** BEGIN SUPPLIED RECORDS **

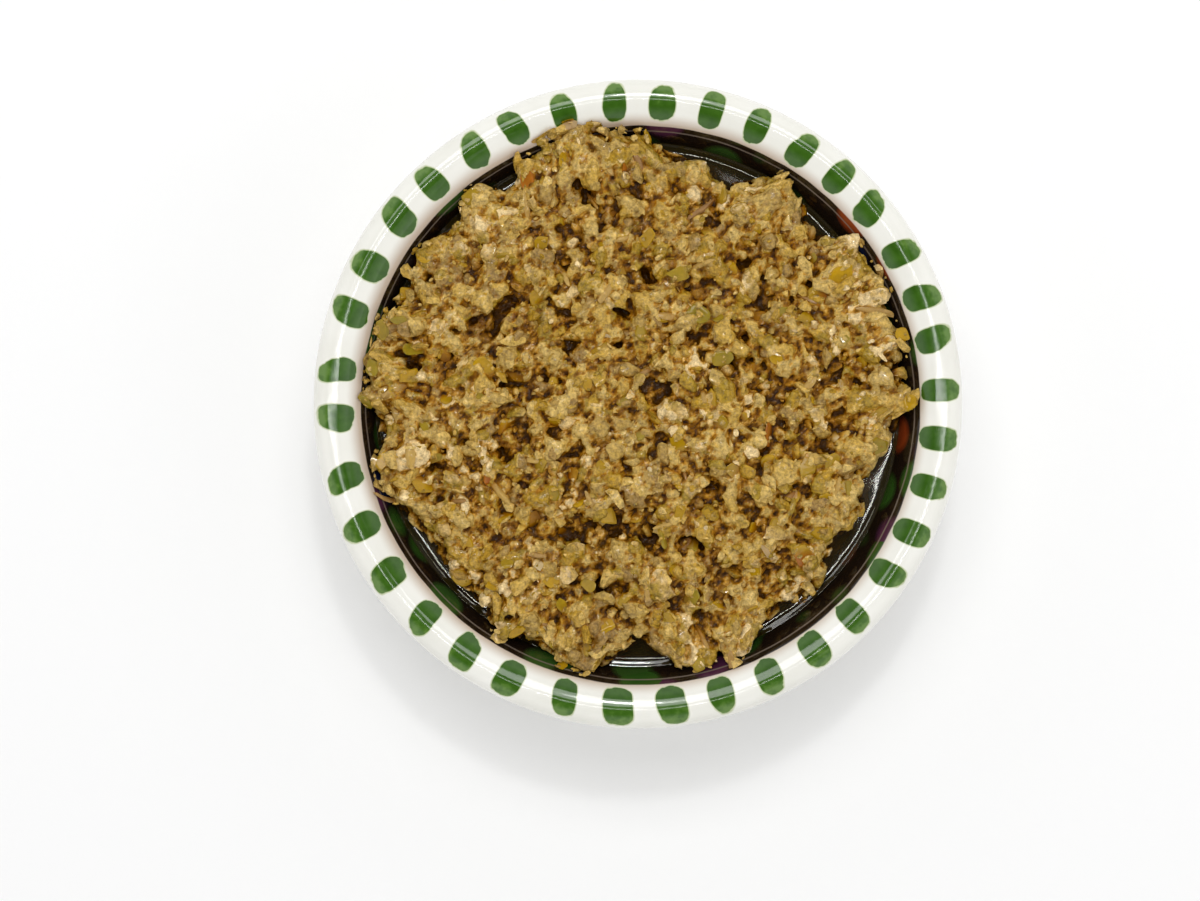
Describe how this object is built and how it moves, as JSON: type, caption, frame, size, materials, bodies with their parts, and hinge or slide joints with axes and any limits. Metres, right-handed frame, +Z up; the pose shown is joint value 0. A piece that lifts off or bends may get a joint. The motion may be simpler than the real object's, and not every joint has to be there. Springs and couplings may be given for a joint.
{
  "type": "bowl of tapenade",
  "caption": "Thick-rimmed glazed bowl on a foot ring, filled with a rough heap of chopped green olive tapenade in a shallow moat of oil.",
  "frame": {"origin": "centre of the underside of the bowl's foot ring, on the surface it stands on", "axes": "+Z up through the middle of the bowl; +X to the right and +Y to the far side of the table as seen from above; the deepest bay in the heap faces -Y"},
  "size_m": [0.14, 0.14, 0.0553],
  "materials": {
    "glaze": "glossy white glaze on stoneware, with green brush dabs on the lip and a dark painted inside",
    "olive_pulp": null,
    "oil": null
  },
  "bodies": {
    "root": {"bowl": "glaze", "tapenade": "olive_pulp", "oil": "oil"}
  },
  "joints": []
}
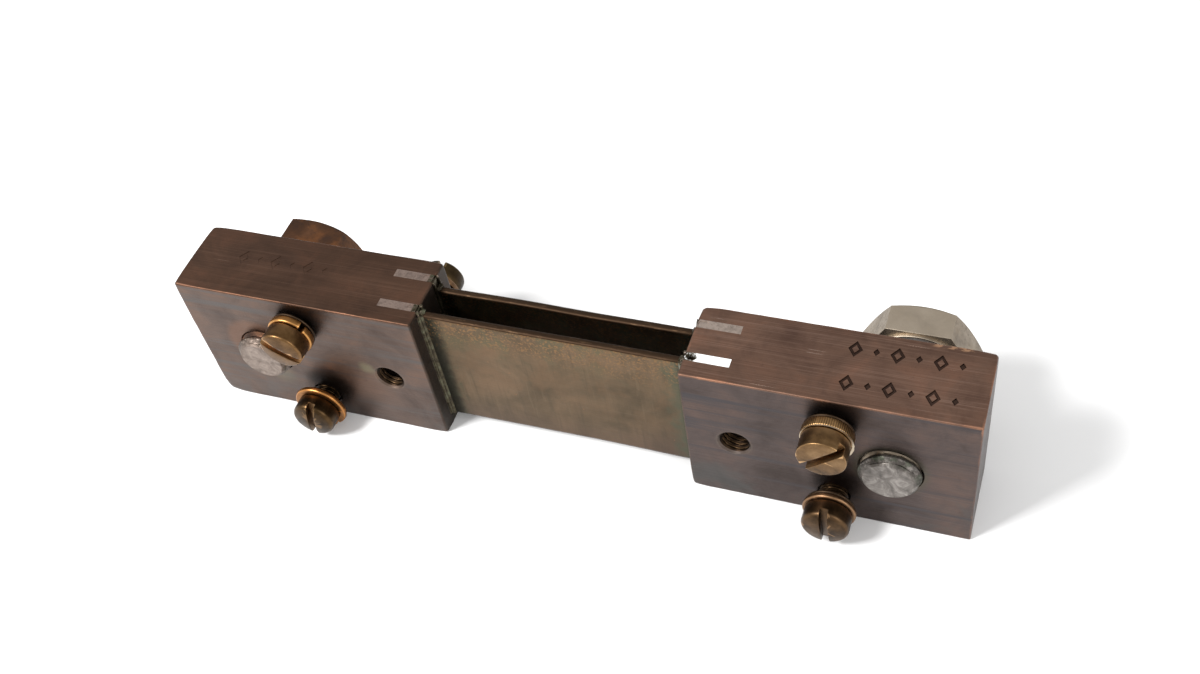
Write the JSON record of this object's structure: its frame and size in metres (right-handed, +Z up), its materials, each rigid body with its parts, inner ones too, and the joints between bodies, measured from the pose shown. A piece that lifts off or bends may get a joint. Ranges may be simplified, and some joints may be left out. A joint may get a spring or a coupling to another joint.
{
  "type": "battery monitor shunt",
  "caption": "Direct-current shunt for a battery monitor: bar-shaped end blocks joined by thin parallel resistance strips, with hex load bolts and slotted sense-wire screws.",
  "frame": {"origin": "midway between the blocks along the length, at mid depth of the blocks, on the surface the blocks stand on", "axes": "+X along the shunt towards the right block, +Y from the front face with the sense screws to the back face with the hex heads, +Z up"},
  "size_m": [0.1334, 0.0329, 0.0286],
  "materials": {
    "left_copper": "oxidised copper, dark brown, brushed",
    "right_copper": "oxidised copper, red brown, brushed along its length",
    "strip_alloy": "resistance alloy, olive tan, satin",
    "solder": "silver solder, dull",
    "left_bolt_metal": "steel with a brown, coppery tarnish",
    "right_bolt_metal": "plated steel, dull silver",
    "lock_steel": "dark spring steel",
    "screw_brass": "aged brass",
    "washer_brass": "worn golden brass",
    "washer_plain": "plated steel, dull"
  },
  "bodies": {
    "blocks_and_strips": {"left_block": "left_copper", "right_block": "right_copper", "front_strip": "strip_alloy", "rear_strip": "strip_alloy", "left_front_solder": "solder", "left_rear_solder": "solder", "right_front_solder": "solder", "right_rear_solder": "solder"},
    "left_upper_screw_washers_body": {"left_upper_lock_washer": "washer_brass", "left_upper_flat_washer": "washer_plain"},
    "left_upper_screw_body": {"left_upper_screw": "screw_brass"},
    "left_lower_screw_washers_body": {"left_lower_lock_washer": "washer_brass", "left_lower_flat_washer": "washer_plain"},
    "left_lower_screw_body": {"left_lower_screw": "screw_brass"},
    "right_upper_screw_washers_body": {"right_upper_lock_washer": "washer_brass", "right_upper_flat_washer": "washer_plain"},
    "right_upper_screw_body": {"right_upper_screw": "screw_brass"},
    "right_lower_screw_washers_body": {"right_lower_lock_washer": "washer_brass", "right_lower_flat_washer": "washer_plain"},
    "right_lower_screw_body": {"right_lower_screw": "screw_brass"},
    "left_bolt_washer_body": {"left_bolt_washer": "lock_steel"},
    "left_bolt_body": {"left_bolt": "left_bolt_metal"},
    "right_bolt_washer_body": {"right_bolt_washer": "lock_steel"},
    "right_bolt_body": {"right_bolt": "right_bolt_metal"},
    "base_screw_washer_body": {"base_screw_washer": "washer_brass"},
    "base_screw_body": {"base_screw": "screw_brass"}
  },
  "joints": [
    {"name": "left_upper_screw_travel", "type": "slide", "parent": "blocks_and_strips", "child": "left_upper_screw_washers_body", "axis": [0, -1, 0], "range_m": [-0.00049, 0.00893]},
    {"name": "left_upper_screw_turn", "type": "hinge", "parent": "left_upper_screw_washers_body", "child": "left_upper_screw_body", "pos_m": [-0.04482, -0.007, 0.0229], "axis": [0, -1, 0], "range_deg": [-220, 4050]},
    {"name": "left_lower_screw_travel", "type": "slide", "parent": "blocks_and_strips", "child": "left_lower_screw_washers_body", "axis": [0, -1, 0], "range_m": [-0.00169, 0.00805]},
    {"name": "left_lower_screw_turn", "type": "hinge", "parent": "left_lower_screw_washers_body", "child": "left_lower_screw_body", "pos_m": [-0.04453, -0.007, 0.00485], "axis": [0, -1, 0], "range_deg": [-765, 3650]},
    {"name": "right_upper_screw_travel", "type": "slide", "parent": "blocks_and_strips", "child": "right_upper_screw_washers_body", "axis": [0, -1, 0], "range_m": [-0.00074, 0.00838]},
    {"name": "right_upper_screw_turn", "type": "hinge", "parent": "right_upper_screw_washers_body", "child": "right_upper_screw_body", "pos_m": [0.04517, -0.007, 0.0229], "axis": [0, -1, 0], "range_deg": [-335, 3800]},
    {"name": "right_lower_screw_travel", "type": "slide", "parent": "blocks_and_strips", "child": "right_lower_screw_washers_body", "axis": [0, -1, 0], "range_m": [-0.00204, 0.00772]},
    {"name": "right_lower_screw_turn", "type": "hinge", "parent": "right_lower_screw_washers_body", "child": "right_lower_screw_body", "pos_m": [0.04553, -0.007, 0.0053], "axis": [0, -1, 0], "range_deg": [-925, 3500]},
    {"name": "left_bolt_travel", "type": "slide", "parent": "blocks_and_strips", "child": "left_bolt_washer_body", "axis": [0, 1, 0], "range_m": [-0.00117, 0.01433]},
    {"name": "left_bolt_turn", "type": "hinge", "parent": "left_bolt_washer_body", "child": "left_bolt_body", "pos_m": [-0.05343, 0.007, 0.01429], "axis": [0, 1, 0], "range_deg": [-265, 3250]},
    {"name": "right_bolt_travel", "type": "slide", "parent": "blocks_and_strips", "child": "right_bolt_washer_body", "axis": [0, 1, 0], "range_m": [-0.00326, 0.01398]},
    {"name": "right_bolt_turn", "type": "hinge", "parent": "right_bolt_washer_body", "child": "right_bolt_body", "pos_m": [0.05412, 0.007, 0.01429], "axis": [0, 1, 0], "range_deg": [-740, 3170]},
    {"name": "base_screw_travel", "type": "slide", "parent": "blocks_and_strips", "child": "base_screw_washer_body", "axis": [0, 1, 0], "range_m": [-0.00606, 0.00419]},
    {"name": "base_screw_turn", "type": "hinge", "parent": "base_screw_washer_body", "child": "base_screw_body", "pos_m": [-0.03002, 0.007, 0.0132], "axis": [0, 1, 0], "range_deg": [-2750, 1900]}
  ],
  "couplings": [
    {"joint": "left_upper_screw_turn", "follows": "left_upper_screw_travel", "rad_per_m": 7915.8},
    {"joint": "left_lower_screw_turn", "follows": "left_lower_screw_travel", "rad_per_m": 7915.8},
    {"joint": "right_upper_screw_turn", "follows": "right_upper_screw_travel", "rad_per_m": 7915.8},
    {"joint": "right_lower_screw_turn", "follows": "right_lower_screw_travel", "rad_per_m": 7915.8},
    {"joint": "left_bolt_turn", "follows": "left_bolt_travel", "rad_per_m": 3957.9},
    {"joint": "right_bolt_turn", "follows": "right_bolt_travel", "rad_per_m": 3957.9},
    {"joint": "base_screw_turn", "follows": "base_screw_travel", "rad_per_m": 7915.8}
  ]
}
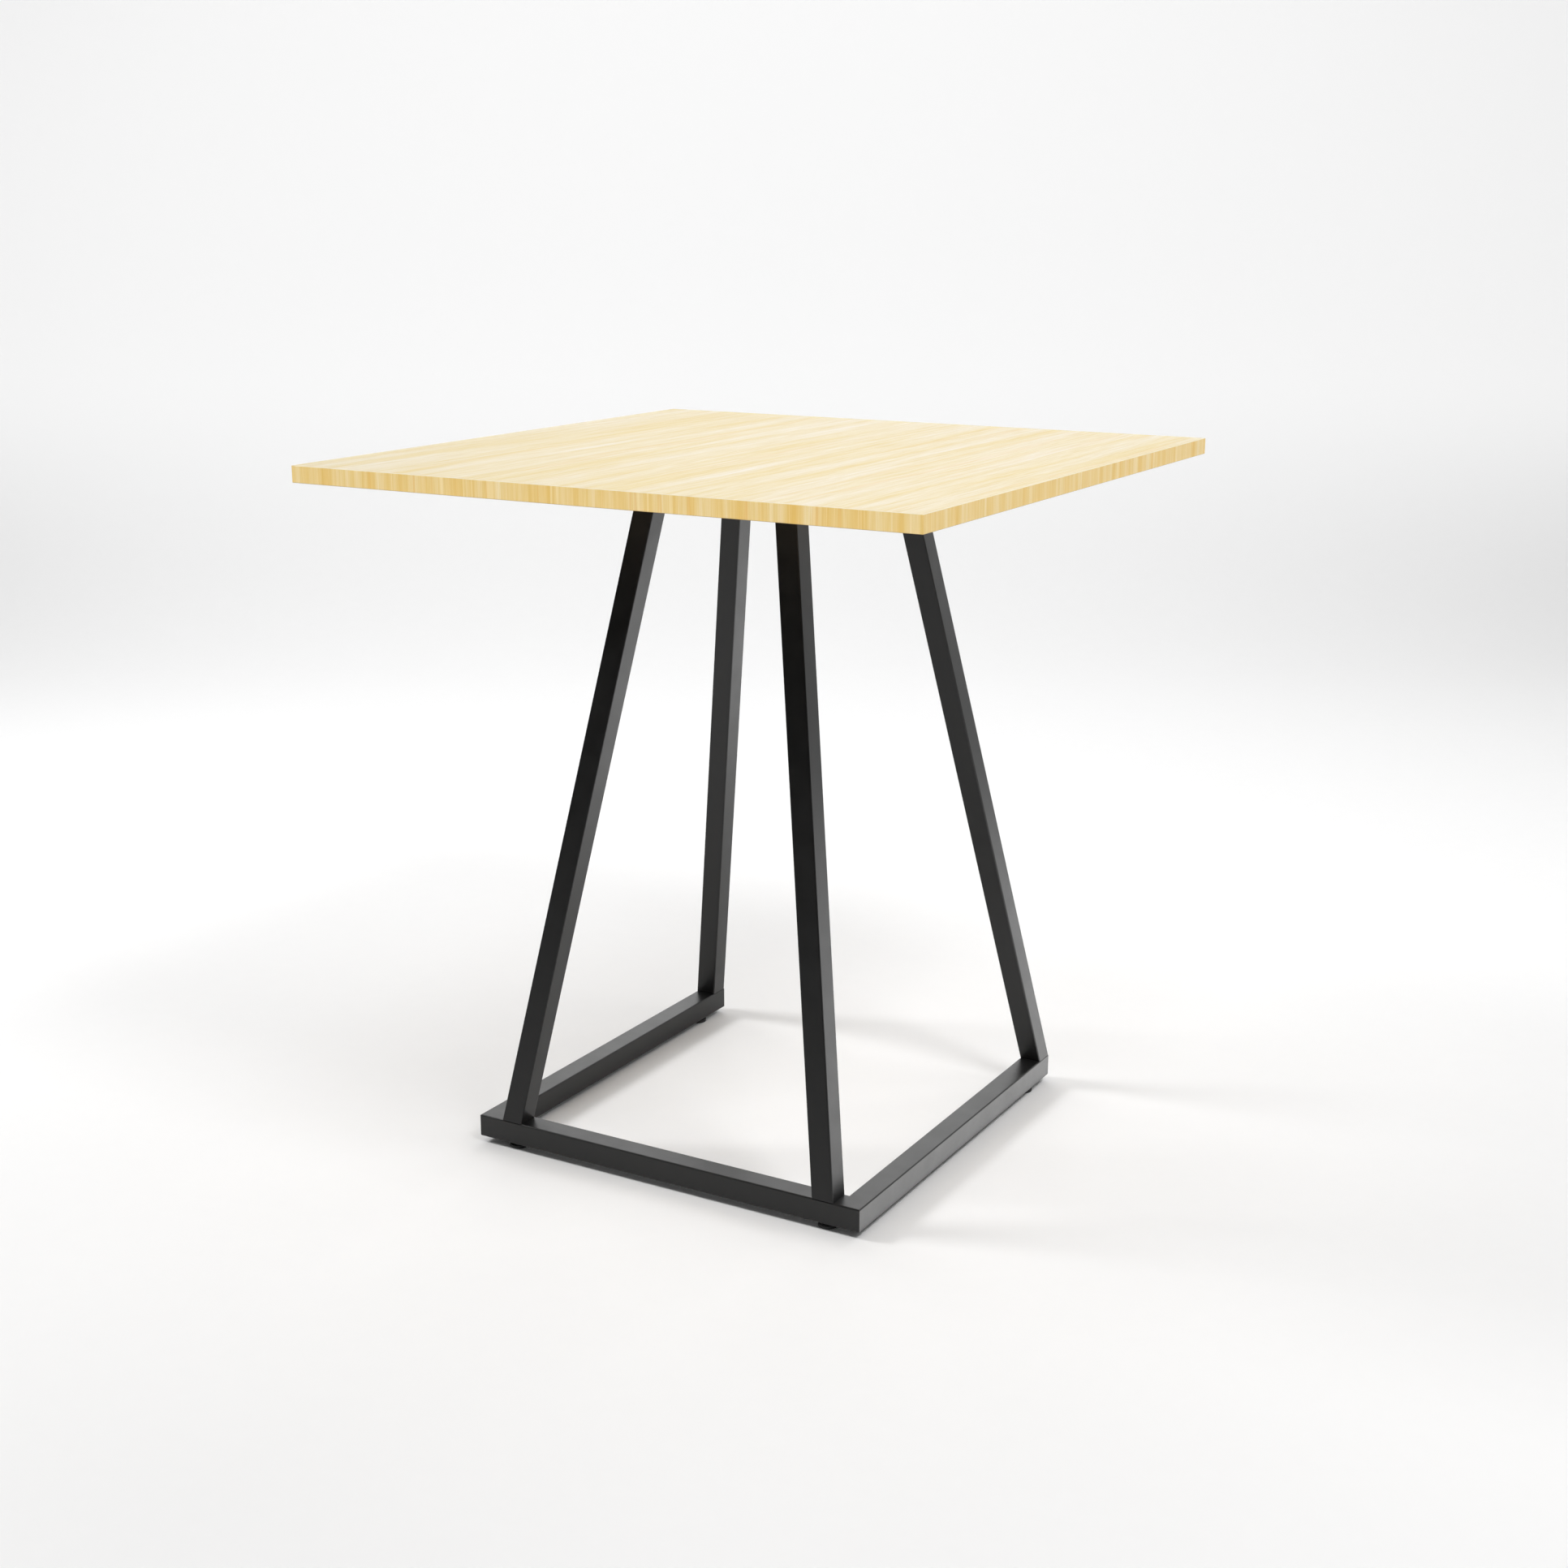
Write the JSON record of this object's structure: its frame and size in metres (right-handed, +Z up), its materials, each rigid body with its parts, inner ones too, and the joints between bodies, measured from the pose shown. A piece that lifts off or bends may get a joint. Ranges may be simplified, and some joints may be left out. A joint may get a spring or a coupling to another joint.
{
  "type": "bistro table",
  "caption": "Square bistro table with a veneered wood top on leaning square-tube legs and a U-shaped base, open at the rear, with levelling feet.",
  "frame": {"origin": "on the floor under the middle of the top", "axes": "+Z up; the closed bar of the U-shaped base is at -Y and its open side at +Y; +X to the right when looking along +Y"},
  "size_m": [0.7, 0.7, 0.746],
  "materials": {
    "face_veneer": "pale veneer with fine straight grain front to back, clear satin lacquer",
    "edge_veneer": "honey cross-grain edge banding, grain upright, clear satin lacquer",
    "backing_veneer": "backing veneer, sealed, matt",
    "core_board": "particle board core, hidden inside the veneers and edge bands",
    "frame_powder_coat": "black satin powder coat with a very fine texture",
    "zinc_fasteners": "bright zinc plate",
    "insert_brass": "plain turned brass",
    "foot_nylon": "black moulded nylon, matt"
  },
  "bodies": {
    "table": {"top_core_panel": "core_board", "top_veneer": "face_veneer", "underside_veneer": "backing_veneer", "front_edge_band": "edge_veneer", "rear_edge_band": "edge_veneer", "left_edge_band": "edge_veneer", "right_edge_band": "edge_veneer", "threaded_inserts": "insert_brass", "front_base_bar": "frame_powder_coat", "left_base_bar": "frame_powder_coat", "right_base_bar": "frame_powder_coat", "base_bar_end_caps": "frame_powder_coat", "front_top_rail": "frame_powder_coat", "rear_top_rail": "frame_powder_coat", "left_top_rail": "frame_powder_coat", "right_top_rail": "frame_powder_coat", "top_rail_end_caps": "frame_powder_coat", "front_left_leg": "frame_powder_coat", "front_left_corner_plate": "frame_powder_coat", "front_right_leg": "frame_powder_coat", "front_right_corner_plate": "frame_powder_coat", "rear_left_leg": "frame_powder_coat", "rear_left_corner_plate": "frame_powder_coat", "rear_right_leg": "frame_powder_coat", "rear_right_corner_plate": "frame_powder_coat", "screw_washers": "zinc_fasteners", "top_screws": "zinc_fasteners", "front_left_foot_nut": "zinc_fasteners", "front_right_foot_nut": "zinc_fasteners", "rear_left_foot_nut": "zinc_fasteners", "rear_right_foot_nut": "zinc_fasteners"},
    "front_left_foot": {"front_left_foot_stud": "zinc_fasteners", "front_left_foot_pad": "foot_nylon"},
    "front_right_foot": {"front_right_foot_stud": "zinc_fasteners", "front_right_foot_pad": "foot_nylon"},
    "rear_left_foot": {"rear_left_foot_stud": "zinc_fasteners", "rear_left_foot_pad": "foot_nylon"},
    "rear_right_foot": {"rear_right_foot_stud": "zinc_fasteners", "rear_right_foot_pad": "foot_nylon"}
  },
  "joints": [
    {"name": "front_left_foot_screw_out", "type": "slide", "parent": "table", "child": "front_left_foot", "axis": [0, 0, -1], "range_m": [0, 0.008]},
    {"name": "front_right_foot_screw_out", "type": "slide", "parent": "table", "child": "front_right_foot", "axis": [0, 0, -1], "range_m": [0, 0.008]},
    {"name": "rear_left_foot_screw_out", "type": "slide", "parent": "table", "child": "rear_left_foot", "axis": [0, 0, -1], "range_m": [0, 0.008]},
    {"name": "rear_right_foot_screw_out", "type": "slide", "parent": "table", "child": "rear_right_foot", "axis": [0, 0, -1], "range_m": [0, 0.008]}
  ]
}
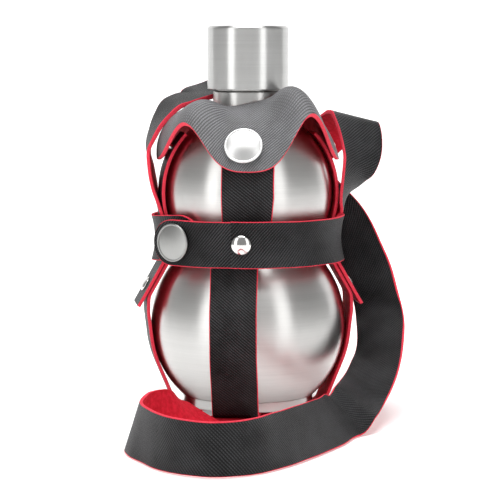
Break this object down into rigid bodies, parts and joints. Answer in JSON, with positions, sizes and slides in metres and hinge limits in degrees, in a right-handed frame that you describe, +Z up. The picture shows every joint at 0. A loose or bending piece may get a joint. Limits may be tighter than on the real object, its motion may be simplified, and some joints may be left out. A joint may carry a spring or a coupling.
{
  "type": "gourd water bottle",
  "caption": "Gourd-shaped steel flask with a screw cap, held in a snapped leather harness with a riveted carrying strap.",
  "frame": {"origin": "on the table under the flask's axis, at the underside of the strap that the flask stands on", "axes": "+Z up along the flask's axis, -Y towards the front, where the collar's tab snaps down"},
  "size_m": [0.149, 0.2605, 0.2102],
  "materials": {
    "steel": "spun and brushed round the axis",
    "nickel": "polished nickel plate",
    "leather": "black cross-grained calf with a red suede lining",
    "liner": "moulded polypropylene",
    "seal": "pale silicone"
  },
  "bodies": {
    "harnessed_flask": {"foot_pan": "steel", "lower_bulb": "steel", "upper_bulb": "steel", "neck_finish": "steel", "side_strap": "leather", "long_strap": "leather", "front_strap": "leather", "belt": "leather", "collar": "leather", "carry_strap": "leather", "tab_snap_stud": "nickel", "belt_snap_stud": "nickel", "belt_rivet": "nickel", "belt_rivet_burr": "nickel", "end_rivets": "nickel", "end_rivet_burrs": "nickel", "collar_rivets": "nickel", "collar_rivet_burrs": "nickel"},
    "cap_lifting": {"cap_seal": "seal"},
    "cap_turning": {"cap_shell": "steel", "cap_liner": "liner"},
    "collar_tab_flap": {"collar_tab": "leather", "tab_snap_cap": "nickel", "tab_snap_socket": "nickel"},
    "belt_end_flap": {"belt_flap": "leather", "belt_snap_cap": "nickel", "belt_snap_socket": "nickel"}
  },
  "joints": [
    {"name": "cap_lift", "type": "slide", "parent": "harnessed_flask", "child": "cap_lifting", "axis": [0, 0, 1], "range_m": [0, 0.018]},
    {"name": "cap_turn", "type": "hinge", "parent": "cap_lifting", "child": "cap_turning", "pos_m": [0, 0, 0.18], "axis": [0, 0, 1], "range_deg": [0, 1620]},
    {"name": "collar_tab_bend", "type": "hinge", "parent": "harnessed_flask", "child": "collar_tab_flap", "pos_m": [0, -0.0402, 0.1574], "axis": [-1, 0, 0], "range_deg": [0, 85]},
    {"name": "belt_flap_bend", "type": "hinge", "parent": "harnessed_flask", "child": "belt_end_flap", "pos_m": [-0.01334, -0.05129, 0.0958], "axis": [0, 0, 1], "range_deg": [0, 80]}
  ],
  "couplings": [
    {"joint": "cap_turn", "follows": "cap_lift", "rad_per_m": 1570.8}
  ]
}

** END SUPPLIED RECORDS **

Lines of the material that contain the word "axes" are to be gathered.

Describe how this object is built and how it moves, as JSON: type, caption, frame, size, materials, bodies with their parts, and hinge or slide joints with axes and any limits. Metres, right-handed frame, +Z up; the pose shown is joint value 0. A piece that lifts off or bends may get a joint. The motion may be simpler than the real object's, and not every joint has to be there. Springs and couplings may be given for a joint.
  "frame": {"origin": "centre of the underside of the bowl's foot ring, on the surface it stands on", "axes": "+Z up through the middle of the bowl; +X to the right and +Y to the far side of the table as seen from above; the deepest bay in the heap faces -Y"},
  "frame": {"origin": "midway between the blocks along the length, at mid depth of the blocks, on the surface the blocks stand on", "axes": "+X along the shunt towards the right block, +Y from the front face with the sense screws to the back face with the hex heads, +Z up"},
  "frame": {"origin": "on the floor under the middle of the top", "axes": "+Z up; the closed bar of the U-shaped base is at -Y and its open side at +Y; +X to the right when looking along +Y"},
  "frame": {"origin": "on the table under the flask's axis, at the underside of the strap that the flask stands on", "axes": "+Z up along the flask's axis, -Y towards the front, where the collar's tab snaps down"},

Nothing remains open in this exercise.